Last year, Djokovic, disgraced and deported from Australia, watched from afar as Rafael Nadal overcame an injury layoff and a two-set deficit in the final to win the tournament in one of the most extraordinary comebacks. This year, Djokovic, triumphant and teary-eyed, was right in the middle of Rod Laver Arena holding aloft a record-extending 10th Australian Open title. One that got him level with his greatest rival on 22 in the all-time Grand Slam count list.
“I’ll probably say this is the biggest victory in my life, considering the circumstances,” Djokovic said on court after beating Greece’s Stefanos Tsitsipas 6-3, 7-6 (4), 7-6 (5) in Sunday’s final.
Those circumstances were as dramatic as they were damaging for the Serb. Djokovic, the most successful male player to have ever set foot in the season-opening Grand Slam, had been blocked from entering Australia last year for being unvaccinated and not providing substantial reason for a medical exemption. Held up for hours at the Melbourne airport and for days at a glorified detention centre in the city, Djokovic was eventually deported and his visa revoked after multiple rounds of court hearings.
Without a vaccine shot, Djokovic could not take a shot at the title.
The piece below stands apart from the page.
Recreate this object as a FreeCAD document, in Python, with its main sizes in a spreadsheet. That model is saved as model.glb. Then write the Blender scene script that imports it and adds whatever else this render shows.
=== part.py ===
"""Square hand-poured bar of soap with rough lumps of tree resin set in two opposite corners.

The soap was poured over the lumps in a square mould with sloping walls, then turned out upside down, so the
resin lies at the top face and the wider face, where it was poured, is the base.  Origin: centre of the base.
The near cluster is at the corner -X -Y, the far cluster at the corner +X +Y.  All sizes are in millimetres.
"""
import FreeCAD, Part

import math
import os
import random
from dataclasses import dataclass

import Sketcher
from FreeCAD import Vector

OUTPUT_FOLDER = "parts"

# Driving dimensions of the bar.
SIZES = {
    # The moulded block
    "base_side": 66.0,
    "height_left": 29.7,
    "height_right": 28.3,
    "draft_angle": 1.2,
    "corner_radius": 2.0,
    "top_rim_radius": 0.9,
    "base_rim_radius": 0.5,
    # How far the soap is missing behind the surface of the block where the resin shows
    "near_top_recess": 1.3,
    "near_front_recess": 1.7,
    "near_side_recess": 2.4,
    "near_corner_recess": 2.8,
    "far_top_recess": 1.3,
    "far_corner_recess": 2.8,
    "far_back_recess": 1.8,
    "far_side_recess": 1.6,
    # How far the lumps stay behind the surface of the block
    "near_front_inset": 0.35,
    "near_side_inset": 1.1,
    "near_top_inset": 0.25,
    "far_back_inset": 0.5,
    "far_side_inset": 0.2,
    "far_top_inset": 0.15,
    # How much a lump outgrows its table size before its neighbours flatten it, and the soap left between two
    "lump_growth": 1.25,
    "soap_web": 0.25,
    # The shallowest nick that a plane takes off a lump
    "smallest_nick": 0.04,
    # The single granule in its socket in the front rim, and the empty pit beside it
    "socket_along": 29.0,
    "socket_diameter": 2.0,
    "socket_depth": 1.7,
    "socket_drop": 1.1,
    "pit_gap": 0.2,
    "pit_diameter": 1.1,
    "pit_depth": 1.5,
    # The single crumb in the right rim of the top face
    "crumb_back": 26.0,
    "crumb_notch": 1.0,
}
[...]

Still unjabbed, Djokovic’s visa ban was however lifted as Australia relaxed its vaccine mandate for international travellers. Re-entering a country and its tournaments is one thing, dominating it again with the increased spotlight and scrutiny quite another.
No amount of circus around the Djoker seems to affect his tennis, though. Not even having to relive those difficult moments from last year amid repeated questions during his title run in the Adelaide tune-up event. Not even having to defend his father who sat out of his son’s last two matches in Melbourne for posing with a group of people carrying Russian flags with Vladimir Putin’s face after the quarter-final.
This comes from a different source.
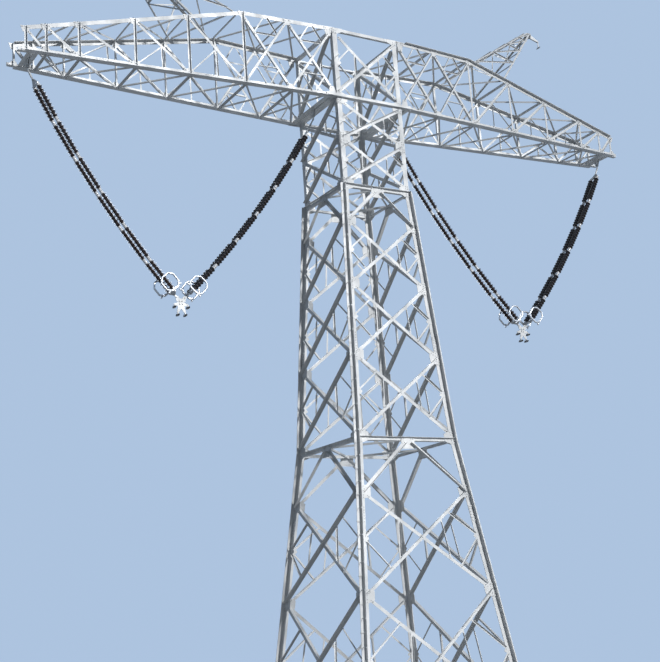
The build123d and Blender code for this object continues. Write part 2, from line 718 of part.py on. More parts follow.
def peak_leg_ends(end, sign):
    """Heel of one peak leg at the chord and at the tip, and which side of the tip it is on."""
    x, top_side = (peak_inner_x, -1) if end == "inner" else (peak_outer_x, 1)
    foot = Vector(x, sign * (arm_half_width(x) - PEAK_SEAT_INSET), BODY_HEIGHT + top_rise(x))
    tip = Vector(PEAK_TIP_X + top_side * PEAK_TOP_WIDTH / 2, sign * PEAK_TOP_WIDTH / 2, peak_top)
    return foot, tip, top_side


def panel_share(count):
    """Share of the peak's height at a panel point: panels shorten towards the tip."""
    used = 1 - (1 - count / PEAK_PANELS) ** PEAK_PANEL_TAPER
    return PEAK_FIRST_NODE + (PEAK_LAST_NODE - PEAK_FIRST_NODE) * used


def leg_point(leg, share, other):
    """Brace node on a peak leg at a share of its height, on the side of another leg."""
    point = leg[0] + (leg[1] - leg[0]) * share
    across = other[0] + (other[1] - other[0]) * share - point
    return point + across.normalized() * PEAK_LEG_FLANGE / 2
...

Champion of controversies, as he often does, turns champion nonetheless.
And when he did, after two hours and 56 minutes of largely dominating Tsitsipas in the final, Djokovic stood still, pointed his index finger to the mind and then his heart. Moments later, the Serb charged towards his box, hugged his team members and broke down slumping in his mother’s shoulders. Falling to the ground, he continued sobbing almost uncontrollably.
This was an emotional triumph unlike any other even for the thick-skinned and largely poker-faced Djokovic.
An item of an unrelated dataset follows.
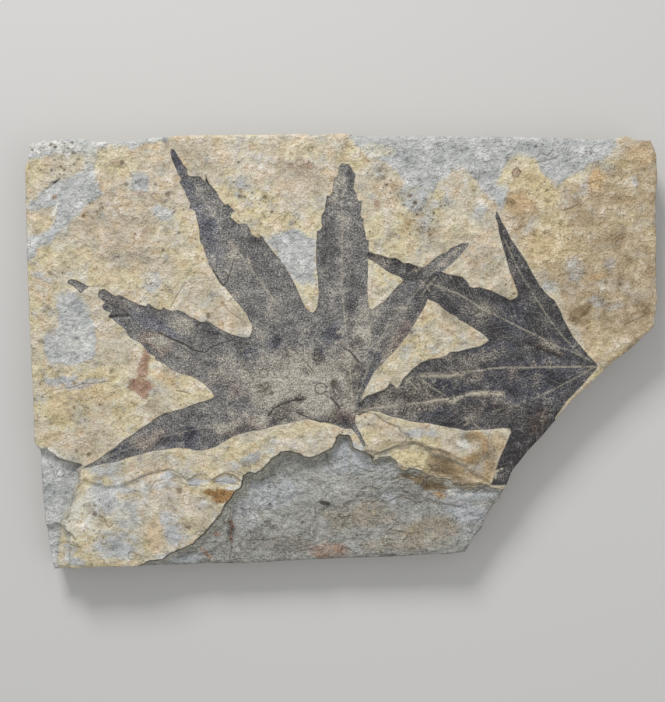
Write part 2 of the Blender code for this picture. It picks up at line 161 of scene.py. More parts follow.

“Only my team and family know what we have been through in the last four to five weeks,” he said.
“What a journey it has been. This has been one of the most challenging tournaments I’ve ever played in my life. Considering the circumstances, not having played last year, coming back this year.”
Coming back to doing what he does best: own the Australian Open.
Only two players have ever collected double-digit titles in a single Grand Slam, with Djokovic joining Nadal who has won the French Open a whopping 14 times. The Serb has matched the Spaniard in the overall Grand Slam record to reignite the captivating race in the GOAT (greatest of all time) narrative. There’s no doubting Djokovic could well replicate Nadal’s French supremacy in Australia.
The monarch of Melbourne Park, after all, is back.